Generates new BioSpiceLexer and BioSpiceParser objects based on the name of the grammar passed in from the command line.

ParserControl / ParserControlImpl

These class files take care of running the parser and coordinating where the output goes.

Report / ReportImpl

These class file take care of generating an error report after the loader has finished.

warehouse.translator

TranslatorFactory

Generates a new DataSet object for storage of a database flat file entry.

DataSet / DataSetImpl

These class files are used to store a single dataset flat file entry while parsing. The DataSet object is used to reference schema objects. It is also where more complex operations are done. Example: Parsing of a full reaction. (See the setReaction method for more details.) Once the end of the dataset flat file entry is reached, the DataSet object is past on to SQLOutput to save the data.

warehouse.dboutput

OutputFactory

Generates a new SQLOutput object for distributing the data set information.

SQLOutput / SQLOutputImpl

A single output class that handles sending sql commands to the database, sending sql commands to a file or writes input lines for the Oracle loader control files. The destination of the information is determined by boolean flags set in the ParserControl Object. The complex part of this method is the saving of information to make linking tables and look-up tables. Hashtables are the most common means of storage, but vectors are used when there is a chance of collision.
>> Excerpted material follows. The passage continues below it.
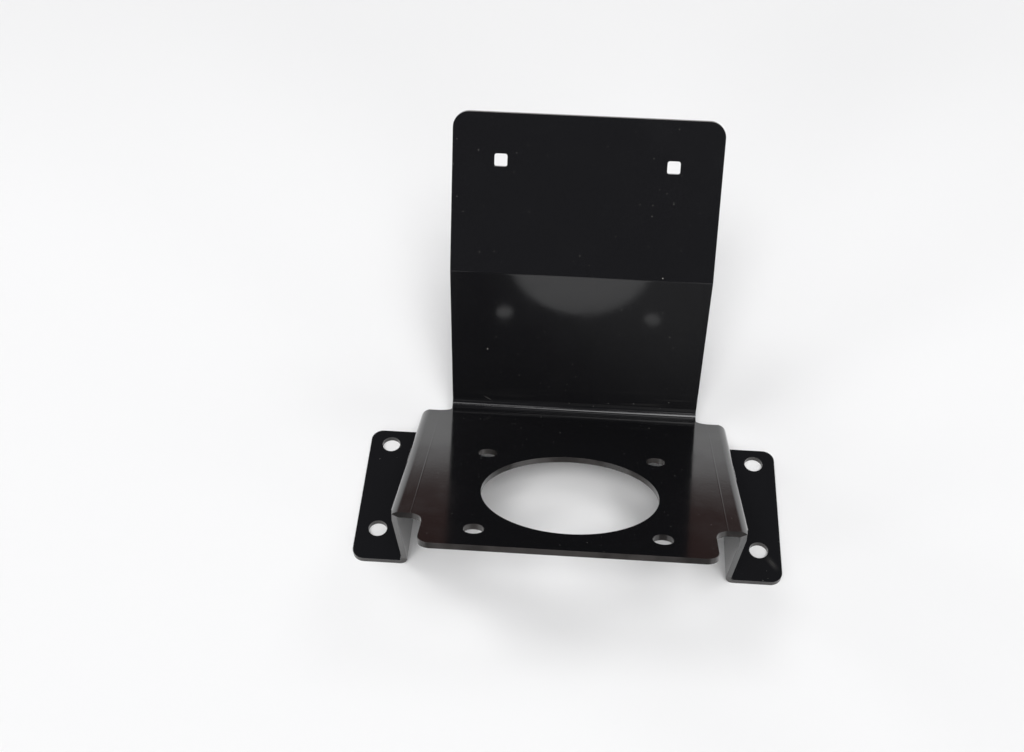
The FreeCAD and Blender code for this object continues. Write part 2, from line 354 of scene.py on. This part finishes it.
def powder_coat():
    """Gloss black powder coat: a faint orange peel, dust, rubbed streaks, the press tool's lines and a
    painted glint on the right foot.
    """
    material, tree, shader, place = new_material("gloss_black_powder_coat")
    shader.inputs["IOR"].default_value = COAT_IOR
    across, rearward, height = parts_of(tree, place)
    on_back_plate = rearward.ramp(*BACK_PLATE_START)

    # dust, in fine and fewer coarse specks
    dust = specks(tree, place, *FINE_DUST).math("MAXIMUM", specks(tree, place, *COARSE_DUST))

    # rubbed streaks and the scuff, a painted highlight on the right foot, and the faint haze of handling
    # everywhere
    stretched = node(tree, "Mapping", None, {"Vector": place, "Scale": STREAK_GRAIN})
    streaks = noise(tree, stretched, *STREAK_NOISE)
    grown = across.ramp(*RUBBED_ACROSS, RUBBED_LEFT_SHARE, 1.0)
    rubbed = streaks.ramp(*STREAK_RANGE) * on_back_plate * height.fall(*RUBBED_HEIGHTS) * grown
    scuff = slanted_mark(across - SCUFF_ACROSS, height - SCUFF_HEIGHT,
                         SCUFF_SLANT, SCUFF_REACH, SCUFF_HALF_WIDTH)
    # a painted highlight: a soft pale glint on the right foot, where the gloss shows a light streak
    foot_glint = slanted_mark(across - FOOT_GLINT_ACROSS, rearward - FOOT_GLINT_REARWARD,
                          FOOT_GLINT_SLANT, FOOT_GLINT_REACH, FOOT_GLINT_HALF_WIDTH)
    scuff_and_glint = scuff * on_back_plate + foot_glint * height.ramp(*FOOT_TOP, FOOT_GLINT_STRENGTH, 0.0)
    haze = noise(tree, place, *HAZE_NOISE).ramp(*HAZE_RANGE, *COAT_ROUGHNESS)

    # the pale colour here is rubbed wear and the scuff on the back plate, and a painted highlight on the
    # right foot
    base = blend(tree, (rubbed + scuff_and_glint).clamped() * MARK_SHARE, COAT, RUBBED_AND_GLINT_COAT)
    join(tree, shader.inputs["Base Color"], blend(tree, dust * DUST_SHARE, base, DUST))
    rough = haze + rubbed * RUBBED_ROUGHNESS + scuff_and_glint * SCUFF_AND_GLINT_ROUGHNESS + dust * DUST_ROUGHNESS
    join(tree, shader.inputs["Roughness"], rough)

    # a slight wave of the sheet, the press lines and orange peel, one on top of the other
    side = across.math("ABSOLUTE")
    press = line_mark(side, PRESS_LINE, PRESS_HALF_WIDTH)
    press = press * height.ramp(*PRESS_HEIGHTS) * rearward.fall(*PRESS_REARWARD)
    waves = bump(tree, noise(tree, place, *SWAY_NOISE), *WAVE_BUMP)
    marks = bump(tree, press, *PRESS_BUMP, waves)
    join(tree, shader.inputs["Normal"], bump(tree, noise(tree, place, *PEEL_NOISE), *PEEL_BUMP, marks))
    return material


def cut_edge_coat():
    """The same powder on the cut edges, where it lies thinner, greyer and rougher."""
    material, tree, shader, place = new_material("powder_coat_on_cut_edges")
    shader.inputs["IOR"].default_value = COAT_IOR
    patches = noise(tree, place, *EDGE_NOISE)
    join(tree, shader.inputs["Base Color"], blend(tree, patches.ramp(*EDGE_RANGE), CUT_EDGE, WORN_CUT_EDGE))
    join(tree, shader.inputs["Roughness"], patches.ramp(*EDGE_RANGE, *CUT_EDGE_ROUGHNESS))
    join(tree, shader.inputs["Normal"], bump(tree, noise(tree, place, *GRAIN_NOISE), *GRAIN_BUMP))
    return material


def rim_coat():
    """The rounded rims between faces and cut edges, where the powder draws back and handling dulled it, and
    where pale patches also stand in as a painted highlight line along the edges.
    """
    material, tree, shader, place = new_material("powder_coat_on_rims")
    shader.inputs["IOR"].default_value = COAT_IOR
    # pale patches on the rims: partly worn coat, partly a painted highlight line along the edges
    patches = noise(tree, place, *RIM_NOISE)
    join(tree, shader.inputs["Base Color"], blend(tree, patches.ramp(*RIM_RANGE), RIM, PALE_RIM_WEAR_AND_HIGHLIGHT))
    join(tree, shader.inputs["Roughness"], patches.ramp(*RIM_RANGE, *RIM_ROUGHNESS))
    return material


def floor_paper():
    """Matt pale studio floor. What lights or is mirrored in the bracket fades out in front and behind."""
    material, tree, shader, place = new_material("studio_floor")
    rearward = parts_of(tree, place)[1]
    unseen = 1.0 - node(tree, "LightPath", output="Is Camera Ray")
    paper = blend(tree, rearward.ramp(*REAR_PAPER_RANGE), PAPER, REAR_PAPER)
    front = blend(tree, (-rearward).ramp(*FRONT_FADE) * unseen, paper, ROOM)
    join(tree, shader.inputs["Base Color"], blend(tree, rearward.ramp(*REAR_FADE) * unseen, front, DUSK))
    shader.inputs["Roughness"].default_value = 0.9
    shader.inputs["Specular IOR Level"].default_value = 0.1
    return material


def on_cut_edge(face, solid):
    """Tells a cut edge from a face of the sheet, which has the other face one thickness behind it."""
    inward = -face.normal
    start = face.calc_center_median() + inward * PROBE_INSET
    depth = solid.ray_cast(start, inward)[3]
    return depth is None or abs(depth / SHEET_THICKNESS - 1.0) > THICKNESS_TOLERANCE


def tighten_side_fold(point, depth, normal):
    """Draws a point of a side fold or leg in, to the smaller radius and the slight lean of the photograph."""
    side = math.copysign(1.0, point.x)
    over = abs(point.x) - (LEG_FACE - SIDE_FOLD_RADIUS)
    rise = SIDE_FOLD_RADIUS - depth
    if over <= -TOLERANCE or abs(point.x) > FOOT_FLAT_START:
        return point
    if rise <= 0:
        inset = LEG_INSET + (FOOT_INSET - LEG_INSET) * (depth - SIDE_FOLD_RADIUS) / LEG_DROP
        return point - Vector((side * inset, 0.0, 0.0))
    shown_radius = LEG_FACE - LEG_INSET - SHOWN_FOLD_START
    reach = math.hypot(over, rise) - SIDE_FOLD_RADIUS + shown_radius
    turn = math.atan2(over, rise)
    across = side * (SHOWN_FOLD_START + reach * math.sin(turn))
    shift_up = SIDE_FOLD_RADIUS - shown_radius + reach * math.cos(turn) - rise
    return Vector((across, point.y, point.z)) + normal * shift_up


def grow_inner_corner(point, corner_run, away, growth, front, backward):
    """Widens the rounding in the corner between the strip's side and a wing's end."""
    out = abs(point.x) - STRIP_SIDE
    run = ((point - front).dot(backward) - corner_run) * away
    limit = INNER_CORNER_RADIUS + TOLERANCE
    if not (0 <= out <= limit and -TOLERANCE <= run <= limit):
        return point
    shift_across = math.copysign(out * (growth[0] - 1.0), point.x)
    return point + Vector((shift_across, 0.0, 0.0)) + backward * (away * run * (growth[1] - 1.0))


def soften_square_hole(point, middle, up, through):
    """Gives a square hole of the back plate the rounder corners and smaller width of the photograph."""
    across = abs(point.x) - SQUARE_HOLE_SPACING / 2
    height = (point - middle).dot(up)
    beside = max(abs(across), abs(height)) > SQUARE_HOLE_SIDE / 2 + TOLERANCE
    if beside or abs((point - middle).dot(through)) > SHEET_THICKNESS:
        return point
    straight = SQUARE_HOLE_SIDE / 2 - SQUARE_HOLE_ROUNDING
    shown_straight = SHOWN_HOLE_SIDE / 2 - SHOWN_HOLE_ROUNDING
    growth = SHOWN_HOLE_ROUNDING / SQUARE_HOLE_ROUNDING
    new_across = math.copysign(shown_straight + (abs(across) - straight) * growth, across)
    new_height = math.copysign(shown_straight + (abs(height) - straight) * growth, height)
    side = math.copysign(1.0, point.x)
    return point + Vector((side * (new_across - across), 0.0, 0.0)) + up * (new_height - height)


def shape_corners(work, mounts):
    """Gives the side folds, the platform's inner corners and the square holes the forms of the photograph."""
    face = mounts["platform_face"]
    top = Vector(face["pos_m"])
    normal = Vector(face["axis"]).normalized()
    backward = Vector((0.0, normal.z, -normal.y))
    front = Vector(mounts["large_hole"]["pos_m"]) - backward * LARGE_HOLE_SETBACK
    middle = Vector(mounts["square_holes"]["pos_m"])
    for vertex in work.verts:
        point = vertex.co
        depth = (top - point).dot(normal)
        if -TOLERANCE < depth < SHEET_THICKNESS + TOLERANCE:
            point = grow_inner_corner(point, NOTCH_DEPTH, -1.0, NOTCH_CORNER_GROWTH, front, backward)
            point = grow_inner_corner(point, WING_LENGTH, 1.0, RELIEF_CORNER_GROWTH, front, backward)
        point = soften_square_hole(point, middle, normal, backward)
        vertex.co = tighten_side_fold(point, depth, normal)


def sheet_piece(source, mounts, coats):
    """The bracket's sheet with its cut edges softly rounded and its folds shaded smooth.

    The coats are those of its faces, its cut edges and its rims.
    """
    mesh = bpy.data.meshes.new("bracket_sheet")
    work = bmesh.new()
    work.from_mesh(source.data)
    bmesh.ops.remove_doubles(work, verts=work.verts, dist=WELD_DISTANCE)
    solid = BVHTree.FromBMesh(work)
    for face in work.faces:
        face.material_index = int(on_cut_edge(face, solid))
    bmesh.ops.dissolve_limit(work, angle_limit=FLAT_ANGLE, verts=work.verts, edges=work.edges)
    shape_corners(work, mounts)
    sharp = [e for e in work.edges if len(e.link_faces) == 2 and e.calc_face_angle(0.0) > SHARP_ANGLE]
    bmesh.ops.bevel(work, geom=sharp, offset=EDGE_ROUNDING, offset_type="OFFSET", segments=ROUNDING_SEGMENTS,
                    profile=0.5, affect="EDGES", clamp_overlap=True, material=2)
    for face in work.faces:
        face.smooth = True
    work.to_mesh(mesh)
    work.free()
    for coat in coats:
        mesh.materials.append(coat)
    mesh.set_sharp_from_angle(angle=SHARP_ANGLE)
    piece = bpy.data.objects.new("bracket_sheet", mesh)
    bpy.context.scene.collection.objects.link(piece)
    weigh = piece.modifiers.new("flat_faces_stay_flat", "WEIGHTED_NORMAL")
    weigh.mode = "FACE_AREA"
    weigh.keep_sharp = True
    return piece


def add_floor():
    """The studio floor under the feet."""
    mesh = bpy.data.meshes.new("studio_floor")
    corners = [(-FLOOR_SIDE, FLOOR_FRONT, 0), (FLOOR_SIDE, FLOOR_FRONT, 0), (FLOOR_SIDE, FLOOR_REAR, 0),
               (-FLOOR_SIDE, FLOOR_REAR, 0)]
    mesh.from_pydata(corners, [], [(0, 1, 2, 3)])
    floor = bpy.data.objects.new("studio_floor", mesh)
    mesh.materials.append(floor_paper())
    bpy.context.scene.collection.objects.link(floor)


def add_camera():
    """The photograph's camera: above the front edge, looking down at the bracket."""
    data = bpy.data.cameras.new("camera")
    data.sensor_width = SENSOR_WIDTH
    data.sensor_fit = "HORIZONTAL"
    data.lens = FOCAL_PIXELS / IMAGE_WIDTH * SENSOR_WIDTH
    camera = bpy.data.objects.new("camera", data)
    forward = Vector((math.sin(CAMERA_YAW) * math.cos(CAMERA_PITCH),
                      math.cos(CAMERA_YAW) * math.cos(CAMERA_PITCH), math.sin(CAMERA_PITCH)))
    level = Vector((math.cos(CAMERA_YAW), -math.sin(CAMERA_YAW), 0.0))
    above = level.cross(forward)
    right = level * math.cos(CAMERA_ROLL) + above * math.sin(CAMERA_ROLL)
    up = right.cross(forward)
    turned = Matrix((right, up, -forward)).transposed().to_4x4()
    camera.matrix_world = Matrix.Translation(CAMERA_PLACE) @ turned
    bpy.context.scene.collection.objects.link(camera)
    bpy.context.scene.camera = camera


def add_light(name, azimuth, elevation, brightness):
    """A distant soft light that shines on the bracket."""
    turn = math.radians(azimuth)
    rise = math.radians(elevation)
    towards = Vector((math.cos(turn) * math.cos(rise), math.sin(turn) * math.cos(rise), math.sin(rise)))
    data = bpy.data.lights.new(name, "SUN")
    data.angle = LIGHT_WIDTH
    data.energy = brightness * math.pi
    light = bpy.data.objects.new(name, data)
    light.location = towards
    light.rotation_euler = towards.to_track_quat("Z", "Y").to_euler()
    light.visible_glossy = name not in UNMIRRORED
    bpy.context.scene.collection.objects.link(light)


def set_world():
    """A dim room, brown low behind. The camera sees it pale, and so does the gloss low at the sides."""
    world = bpy.data.worlds.new("room")
    world.use_nodes = True
    tree = world.node_tree
    background = next(n for n in tree.nodes if n.type == "BACKGROUND")
    _, rearward, height = parts_of(tree, node(tree, "TexCoord", output="Generated"))
    low_rear = rearward.ramp(*DUSK_REARWARD) * height.fall(*DUSK_HEIGHTS)
    room = blend(tree, low_rear, ROOM, DUSK)
    low_sides = height.fall(*SIDES_HEIGHTS) * rearward.math("ABSOLUTE").fall(*SIDES_LENGTHWISE)
    mirrored = node(tree, "LightPath", output="Is Glossy Ray") * low_sides
    seen = node(tree, "LightPath", output="Is Camera Ray").math("MAXIMUM", mirrored)
    join(tree, background.inputs["Color"], blend(tree, seen, room, BACKGROUND))
    background.inputs["Strength"].default_value = 1.0
    bpy.context.scene.world = world


def main():
    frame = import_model()
    mounts = {mount["name"]: mount for mount in frame["record"]["mounts"]}
    bracket = sheet_piece(frame["nodes"]["bracket"], mounts, (powder_coat(), cut_edge_coat(), rim_coat()))
    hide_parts("bracket")
    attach(bracket, "root")
    add_floor()
    add_camera()
    set_world()
    for name, values in LIGHTS.items():
        add_light(name, *values)
    bpy.context.scene.view_settings.view_transform = "Standard"


main()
The doTables method asks the DataSet object for each list of schema objects, then doTables looks through each list to save object table information. Next, doTables checks with the object for information about linking tables and look-up tables. After all lists have been checked, doTables exports the necessary information to fill linking tables and look-up tables.

DataLoader

Public class containing only static methods. The methods in this class return the header information for the Oracle loader control files. (See the doTables method in SQLOutputImpl.java.)

warehouse.dbaccess

dbInquirer

A public class that contains all contact methods with the database. Static methods allow queries to be performed from any class. Connection information is loaded from the BioSPICE.properties file.

warehouse.error

Contain some exceptions used through out the loader

warehouse.fileloader

Contain classes to allow the user to choose file from an interface window.